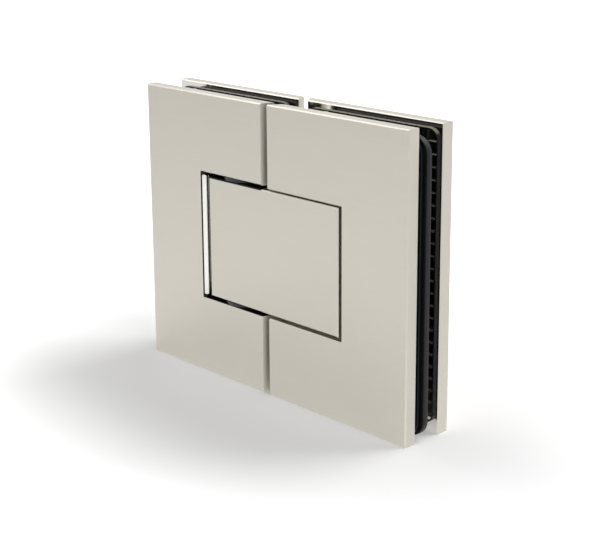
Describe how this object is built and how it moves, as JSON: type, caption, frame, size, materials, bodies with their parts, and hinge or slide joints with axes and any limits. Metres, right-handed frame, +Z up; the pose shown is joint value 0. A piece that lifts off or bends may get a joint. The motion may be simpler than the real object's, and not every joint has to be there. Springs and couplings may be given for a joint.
{
  "type": "glass door hinge",
  "caption": "Glass-to-glass shower door hinge in satin nickel: square cover plates clamp the glass on either side of a flush pivot block, and the door side swings both ways.",
  "frame": {"origin": "middle of the lower edges: half way between the outer edges of the door side and the fixed side, on the mid-plane between the front and the rear faces, level with the lower edges of the plates", "axes": "+X towards the fixed side, +Y towards the rear plates with the screw heads, +Z up along the pivot pin"},
  "size_m": [0.1142, 0.018, 0.09],
  "materials": {
    "satin_nickel": "brass body with fine horizontally brushed satin nickel plating",
    "black_rubber": "black moulded rubber, semi-matt",
    "black_nylon": "black nylon, smooth",
    "acetal": "natural white acetal, smooth",
    "hardened_steel": "ground and hardened steel",
    "spring_steel": "drawn spring wire",
    "stainless_steel": "stainless steel screws, satin"
  },
  "bodies": {
    "fixed_side": {"fixed_front_plate": "satin_nickel", "fixed_rear_plate": "satin_nickel", "pivot_block": "satin_nickel", "upper_bush": "acetal", "lower_bush": "acetal", "detent_plunger": "hardened_steel", "detent_spring": "spring_steel", "spring_plug": "stainless_steel", "fixed_front_gasket": "black_rubber", "fixed_inner_packing": "black_rubber", "fixed_outer_packing": "black_rubber", "fixed_rear_gasket": "black_rubber", "fixed_upper_clamp_screw": "stainless_steel", "fixed_lower_clamp_screw": "stainless_steel"},
    "door_side": {"door_front_plate": "satin_nickel", "door_rear_plate": "satin_nickel", "pivot_pin": "hardened_steel", "upper_thrust_washer": "black_nylon", "lower_thrust_washer": "black_nylon", "door_front_gasket": "black_rubber", "door_inner_packing": "black_rubber", "door_outer_packing": "black_rubber", "door_rear_gasket": "black_rubber", "door_upper_clamp_screw": "stainless_steel", "door_lower_clamp_screw": "stainless_steel", "upper_pin_grub_screw": "stainless_steel", "lower_pin_grub_screw": "stainless_steel"}
  },
  "joints": [
    {"name": "door_swing", "type": "hinge", "parent": "fixed_side", "child": "door_side", "pos_m": [-0.0165, 0, 0.045], "axis": [0, 0, 1], "range_deg": [-90, 90]}
  ]
}
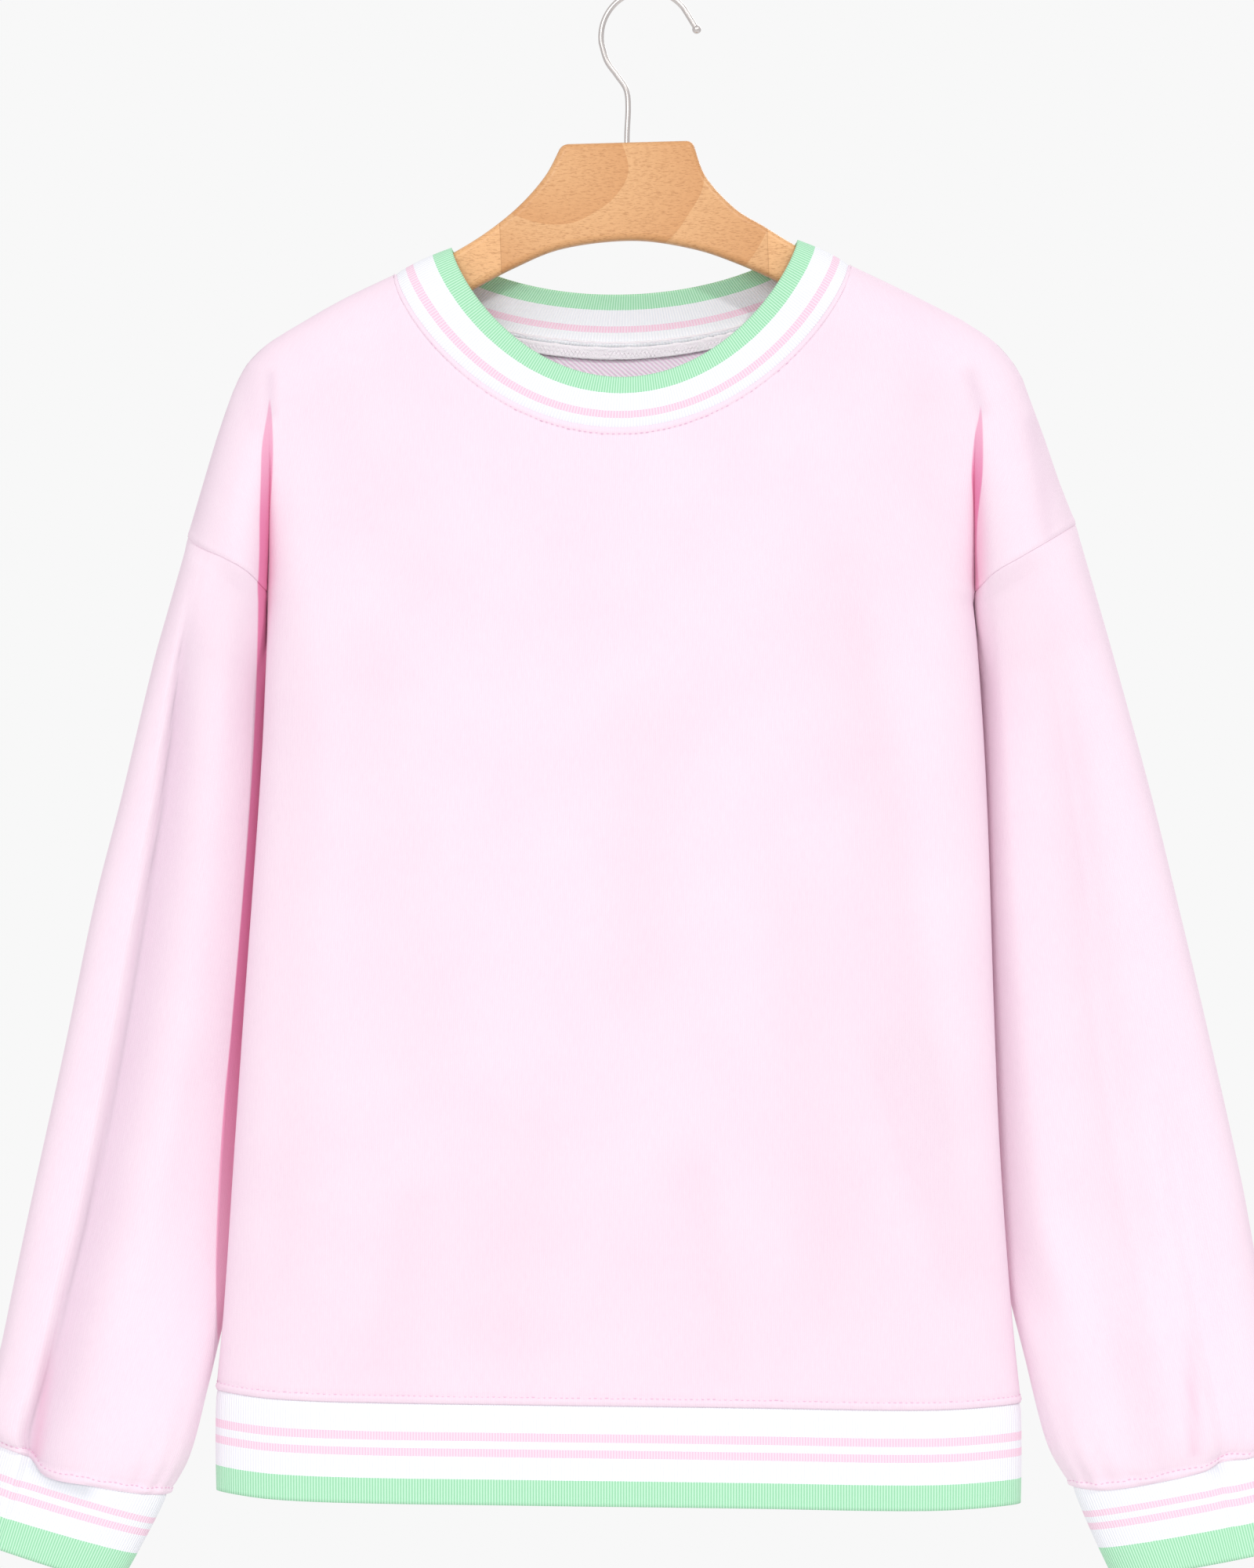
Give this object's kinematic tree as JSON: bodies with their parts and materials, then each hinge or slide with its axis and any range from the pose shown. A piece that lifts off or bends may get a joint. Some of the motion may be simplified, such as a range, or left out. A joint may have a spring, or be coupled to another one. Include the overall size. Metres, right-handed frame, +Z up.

◇ ◇ ◇ ◇ ◇

**Given request:** From the listing above, collect every line that mentions the word "axis".

**Task response:**
    {"name": "door_swing", "type": "hinge", "parent": "fixed_side", "child": "door_side", "pos_m": [-0.0165, 0, 0.045], "axis": [0, 0, 1], "range_deg": [-90, 90]}
Give this object's kinematic tree as JSON: bodies with their parts and materials, then each hinge or slide with its axis and any range from the pose shown. A piece that lifts off or bends may get a joint. Some of the motion may be simplified, such as a range, or left out. A joint may have a spring, or be coupled to another one. Include the overall size. Metres, right-handed frame, +Z up.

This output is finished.